Zycron founder Darrell Freeman asked audience members at the United Way of Greater Chattanooga's campaign kickoff Tuesday if they wanted to invest in prisons or in educating children, considering that most well-educated children avoid prison.
Then he told the audience of the irony he noted in a 2015 visit to Brainerd High School, when he learned that the school had no computers for students despite being in "Gig City."
That year, Freeman, whose company is an IT consulting firm, bought 100 Google Chromebooks for the school, two in each classroom. And this year he pledged another $10,000 to early childhood education for the United Way's 2016 campaign.

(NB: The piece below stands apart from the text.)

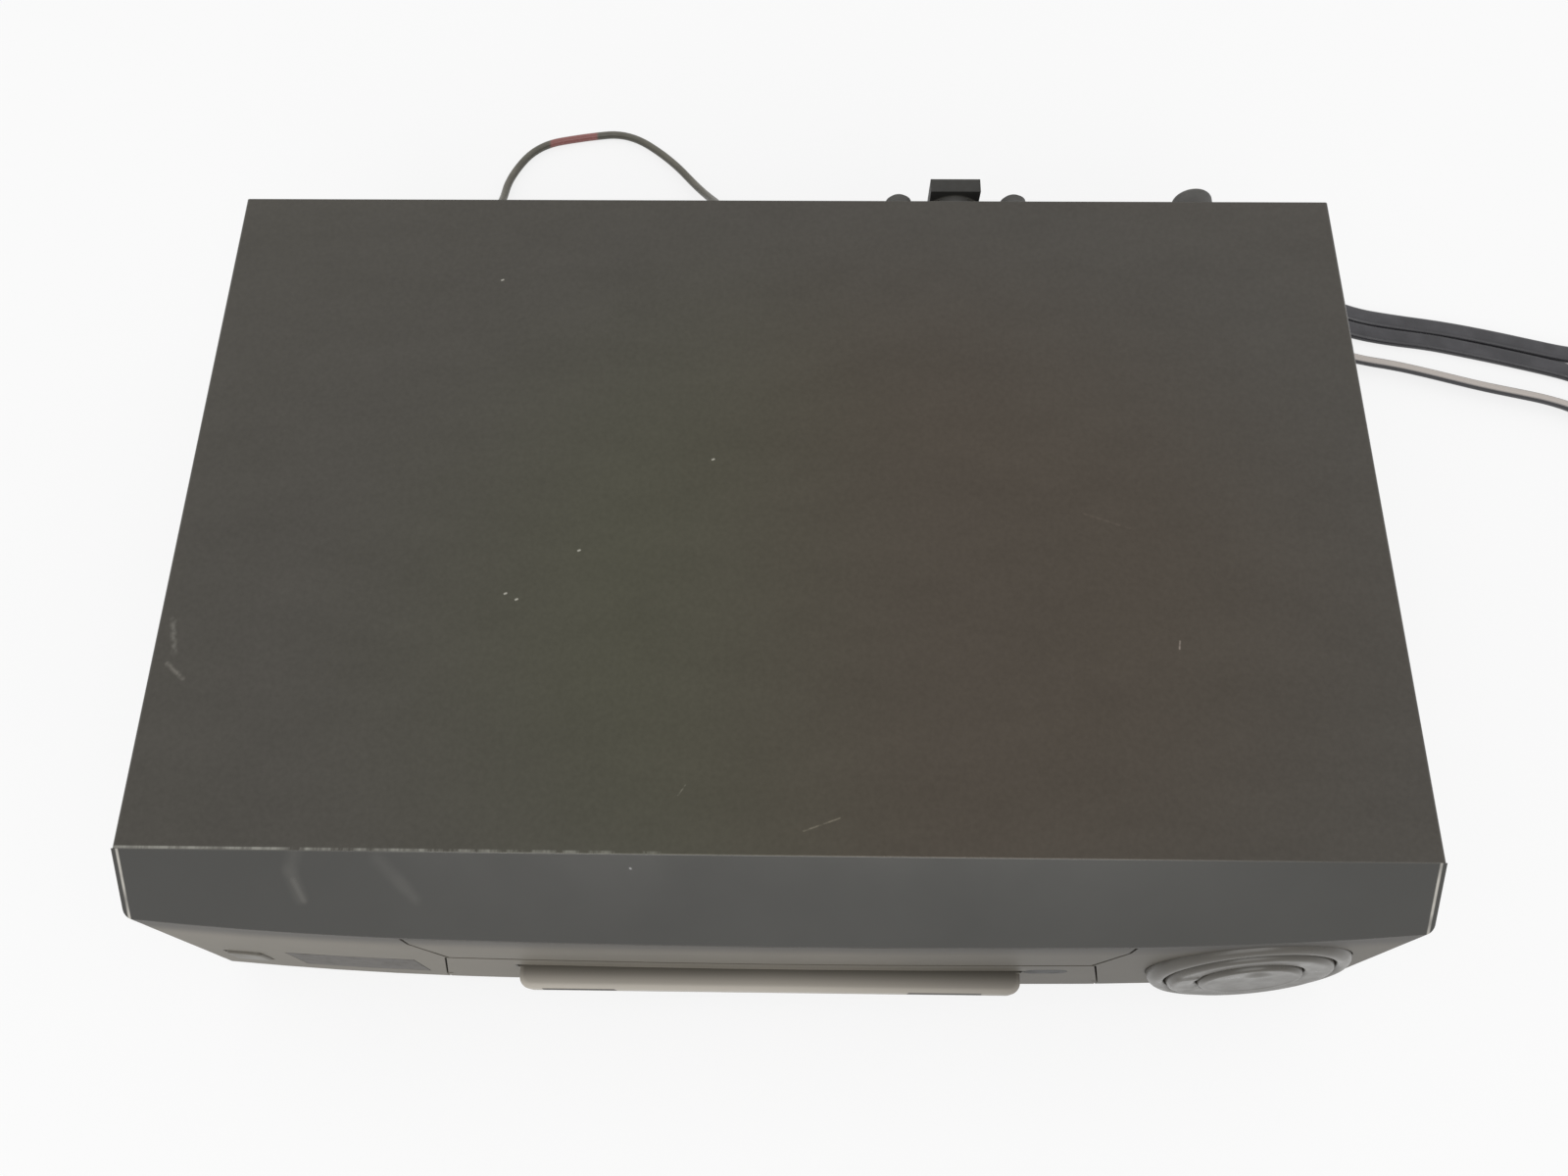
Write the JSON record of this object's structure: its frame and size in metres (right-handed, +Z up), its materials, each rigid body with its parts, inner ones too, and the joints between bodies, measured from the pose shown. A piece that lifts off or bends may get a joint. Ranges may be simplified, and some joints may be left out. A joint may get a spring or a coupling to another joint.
{
  "type": "vhs video cassette recorder",
  "caption": "Front-loading VHS video cassette recorder with black steel cover, leaning grey fascia, shuttle and jog dial, flip-down control door, tape deck, mains lead and patch lead.",
  "frame": {"origin": "on the surface the feet stand on, under the middle of the recorder", "axes": "+X to the right seen from the front, front faces -Y, +Z up"},
  "size_m": [0.6072, 0.3731, 0.094],
  "materials": {
    "cover_paint": "satin black paint, fine texture",
    "fascia_plastic": "satin dark grey plastic",
    "key_plastic": "satin grey plastic",
    "smoked_window": "dark glossy window",
    "soft_rubber": "matt rubber",
    "zinc_steel": "zinc-plated sheet",
    "black_steel": "black painted sheet",
    "bright_metal": "plated",
    "drum_metal": "turned aluminium",
    "black_plastic": "black plastic",
    "white_plastic": "acetal plastic",
    "circuit_board": "phenolic board with parts",
    "motor_steel": "pressed steel and laminations",
    "lead_sleeve": "black PVC",
    "patch_sleeve": "olive grey PVC"
  },
  "bodies": {
    "case": {"aerial_block": "black_plastic", "aerial_sockets": "bright_metal", "av_jacks": "black_plastic", "bottom_chassis": "zinc_steel", "case_screws": "black_steel", "control_panel": "fascia_plastic", "deck_plate": "zinc_steel", "dial_bezel": "fascia_plastic", "display_window": "smoked_window", "flap_spring": "bright_metal", "front_board": "circuit_board", "front_fascia": "fascia_plastic", "heat_sink": "drum_metal", "loader_brackets": "zinc_steel", "loading_motor": "motor_steel", "lower_drum": "drum_metal", "main_board": "circuit_board", "mains_coil": "lead_sleeve", "mains_lead": "lead_sleeve", "mains_plug": "black_plastic", "patch_lead": "patch_sleeve", "patch_plugs": "black_plastic", "power_board": "circuit_board", "rear_panel": "black_steel", "reel_belt": "soft_rubber", "rf_modulator": "zinc_steel", "rubber_feet": "soft_rubber", "strain_relief": "black_plastic", "tape_heads": "bright_metal", "top_cover": "cover_paint", "transformer": "motor_steel"},
    "flap": {"cassette_flap": "fascia_plastic"},
    "door": {"control_door": "fascia_plastic", "grip_pads": "soft_rubber", "sensor_window": "smoked_window"},
    "shuttle": {"shuttle_ring": "key_plastic"},
    "jog": {"jog_dial": "key_plastic"},
    "power_key": {"power_key": "key_plastic"},
    "channel_switch": {"channel_switch": "key_plastic"},
    "drum": {"upper_drum": "drum_metal"},
    "capstan": {"capstan": "bright_metal"},
    "supply_reel": {"supply_reel": "white_plastic"},
    "takeup_reel": {"takeup_reel": "white_plastic"},
    "clutch": {"clutch_pulley": "white_plastic"},
    "idler_arm": {"idler_arm": "zinc_steel"},
    "idler_wheel": {"idler_wheel": "soft_rubber"},
    "pinch_arm": {"pinch_arm": "zinc_steel"},
    "pinch_roller": {"pinch_roller": "soft_rubber"},
    "supply_guide": {"supply_guide": "bright_metal"},
    "takeup_guide": {"takeup_guide": "bright_metal"},
    "tension_arm": {"tension_arm": "zinc_steel"},
    "cam_gear": {"cam_gear": "white_plastic"},
    "worm": {"loading_worm": "white_plastic"},
    "carriage": {"loader_carriage": "zinc_steel"},
    "holder": {"cassette_holder": "zinc_steel"},
    "eject_key": {"eject_key": "key_plastic"},
    "rewind_key": {"rewind_key": "key_plastic"},
    "play_key": {"play_key": "key_plastic"},
    "forward_key": {"forward_key": "key_plastic"},
    "stop_key": {"stop_key": "key_plastic"}
  },
  "joints": [
    {"name": "flap_hinge", "type": "hinge", "parent": "case", "child": "flap", "pos_m": [0, -0.12287, 0.0716], "axis": [1, 0, 0], "range_deg": [0, 80], "stiffness_Nm_per_rad": 0.01, "springref_deg": -17.19},
    {"name": "door_hinge", "type": "hinge", "parent": "case", "child": "door", "pos_m": [0, -0.12892, 0.0122], "axis": [1, 0, 0], "range_deg": [0, 85]},
    {"name": "shuttle_turn", "type": "hinge", "parent": "case", "child": "shuttle", "pos_m": [0.149, -0.13162, 0.0405], "axis": [0.0518, -0.9876, 0.1483], "range_deg": [-70, 70], "stiffness_Nm_per_rad": 0.02},
    {"name": "jog_spin", "type": "hinge", "parent": "case", "child": "jog", "pos_m": [0.149, -0.13162, 0.0405], "axis": [0.0518, -0.9876, 0.1483], "continuous": true},
    {"name": "eject_press", "type": "slide", "parent": "case", "child": "eject_key", "axis": [0, 1, 0], "range_m": [0, 0.0008], "stiffness_N_per_m": 600},
    {"name": "rewind_press", "type": "slide", "parent": "case", "child": "rewind_key", "axis": [0, 1, 0], "range_m": [0, 0.0008], "stiffness_N_per_m": 600},
    {"name": "play_press", "type": "slide", "parent": "case", "child": "play_key", "axis": [0, 1, 0], "range_m": [0, 0.0008], "stiffness_N_per_m": 600},
    {"name": "forward_press", "type": "slide", "parent": "case", "child": "forward_key", "axis": [0, 1, 0], "range_m": [0, 0.0008], "stiffness_N_per_m": 600},
    {"name": "stop_press", "type": "slide", "parent": "case", "child": "stop_key", "axis": [0, 1, 0], "range_m": [0, 0.0008], "stiffness_N_per_m": 600},
    {"name": "power_press", "type": "slide", "parent": "case", "child": "power_key", "axis": [0, 1, 0], "range_m": [0, 0.0008], "stiffness_N_per_m": 600},
    {"name": "channel_slide", "type": "slide", "parent": "case", "child": "channel_switch", "axis": [1, 0, 0], "range_m": [0, 0.004]},
    {"name": "drum_spin", "type": "hinge", "parent": "case", "child": "drum", "pos_m": [-0.004, 0.052, 0.031], "axis": [0, -0.0958, 0.9954], "continuous": true},
    {"name": "capstan_spin", "type": "hinge", "parent": "case", "child": "capstan", "pos_m": [0.05801, 0.026, 0.02], "axis": [0, 0, 1], "continuous": true},
    {"name": "supply_reel_spin", "type": "hinge", "parent": "case", "child": "supply_reel", "pos_m": [-0.05, -0.045, 0.03], "axis": [0, 0, 1], "continuous": true},
    {"name": "takeup_reel_spin", "type": "hinge", "parent": "case", "child": "takeup_reel", "pos_m": [0.042, -0.045, 0.03], "axis": [0, 0, 1], "continuous": true},
    {"name": "clutch_spin", "type": "hinge", "parent": "case", "child": "clutch", "pos_m": [-0.004, -0.084, 0.022], "axis": [0, 0, 1], "continuous": true},
    {"name": "idler_swing", "type": "hinge", "parent": "case", "child": "idler_arm", "pos_m": [-0.004, -0.084, 0.026], "axis": [0, 0, 1], "range_deg": [-4, 4]},
    {"name": "idler_spin", "type": "hinge", "parent": "idler_arm", "child": "idler_wheel", "pos_m": [-0.004, -0.0543, 0.028], "axis": [0, 0, 1], "continuous": true},
    {"name": "pinch_swing", "type": "hinge", "parent": "case", "child": "pinch_arm", "pos_m": [0.078, 0.044, 0.028], "axis": [0, 0, 1], "range_deg": [-25, 0]},
    {"name": "pinch_roller_spin", "type": "hinge", "parent": "pinch_arm", "child": "pinch_roller", "pos_m": [0.0738, 0.01482, 0.038], "axis": [0, 0, 1], "continuous": true},
    {"name": "supply_guide_slide", "type": "slide", "parent": "case", "child": "supply_guide", "axis": [-0.225, 0.9744, 0], "range_m": [0, 0.05337]},
    {"name": "takeup_guide_slide", "type": "slide", "parent": "case", "child": "takeup_guide", "axis": [0.225, 0.9744, 0], "range_m": [0, 0.05337]},
    {"name": "tension_swing", "type": "hinge", "parent": "case", "child": "tension_arm", "pos_m": [-0.078, 0.008, 0.028], "axis": [0, 0, 1], "range_deg": [-15, 8], "stiffness_Nm_per_rad": 0.005},
    {"name": "cam_turn", "type": "hinge", "parent": "case", "child": "cam_gear", "pos_m": [-0.08, 0.058, 0.032], "axis": [0, 0, 1], "range_deg": [0, 270]},
    {"name": "worm_turn", "type": "hinge", "parent": "case", "child": "worm", "pos_m": [-0.08, 0.0802, 0.038], "axis": [1, 0, 0], "range_deg": [0, 3240]},
    {"name": "carriage_slide", "type": "slide", "parent": "case", "child": "carriage", "axis": [0, 1, 0], "range_m": [0, 0.062]},
    {"name": "holder_drop", "type": "slide", "parent": "carriage", "child": "holder", "axis": [0, 0, -1], "range_m": [0, 0.02]}
  ],
  "couplings": [
    {"joint": "takeup_guide_slide", "follows": "supply_guide_slide", "ratio": 1},
    {"joint": "cam_turn", "follows": "supply_guide_slide", "rad_per_m": 88.299},
    {"joint": "worm_turn", "follows": "supply_guide_slide", "rad_per_m": 1059.6},
    {"joint": "clutch_spin", "follows": "capstan_spin", "ratio": 0.64286},
    {"joint": "idler_spin", "follows": "capstan_spin", "ratio": -0.13118}
  ]
}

"I've learned that talk is cheap," Freeman said. "When you invest in United Way's programs, you're investing in the future. You're investing in hope."
Freeman spoke to a large crowd at the Chattanooga Convention Center for the annual campaign kickoff. The organization's goal is to raise $11 million, about $250,000 more than was contributed in 2015.
The money means "more children getting free books. More families doing better," said United Way "spokeskid" Kelis Moore, who emceed the event with United Way Campaign Chairman Russ Blakely. The Kiwanis Club of Chattanooga and the Rotary Club of Chattanooga hosted the event.
Many people have the misconception that the United Way is an organization about raising money, President and CEO Lesley Scearce said.
She describes it an an organization about raising hope.
The United Way's goals include continuing to make sure that every child under age 5 has books in the home through the Imagination Library, she said. And it plans to increase the number of preschoolers it tests for potential developmental delays from 19 percent to 85 percent, knowing that early detection allows for intervention and better life outcomes.
The United Way also is working with Chattanooga 2.0 to increase kindergarten readiness from 40 percent of students to 80 percent by 2025. And it wants to help at least 90 percent of students feel highly engaged in learning, which will lead to more students graduating and being ready for college and work, Scearce said.
Freeman, who grew up in a Jackson Street duplex in Chattanooga, attended Orchard Knob Elementary, Dalewood Middle and graduated from Kirkman High School. He dropped out of Chattanooga State Community College after getting a 1.234 grade point average in his first quarter, he said.
He said it was by chance that he visited a friend at Middle Tennessee State University and was attracted to the school. Freeman said he enrolled and met teachers who took an interest in him. They told him he was not a victim and his success would depend on him, not what anybody did to him or allowed him to do. When he believed he was responsible for his own destiny, he said, his mindset changed and it laid the path for his success.
Freeman started Zycron after graduating college. He also is co-founder and co-organizer of Tennessee-based Reliant Bank (that merged with Commerce Union Bank) and he's co-founder of Pinnacle Construction Partners.
"Fifty years ago I was that Chattanooga child who needed your support," Freeman said Tuesday.
Then he called young Kelis Moore back to the stage.
"Today, there is a new generation waiting on your support," he said. "I believe in her future, and I'm sure you do, too."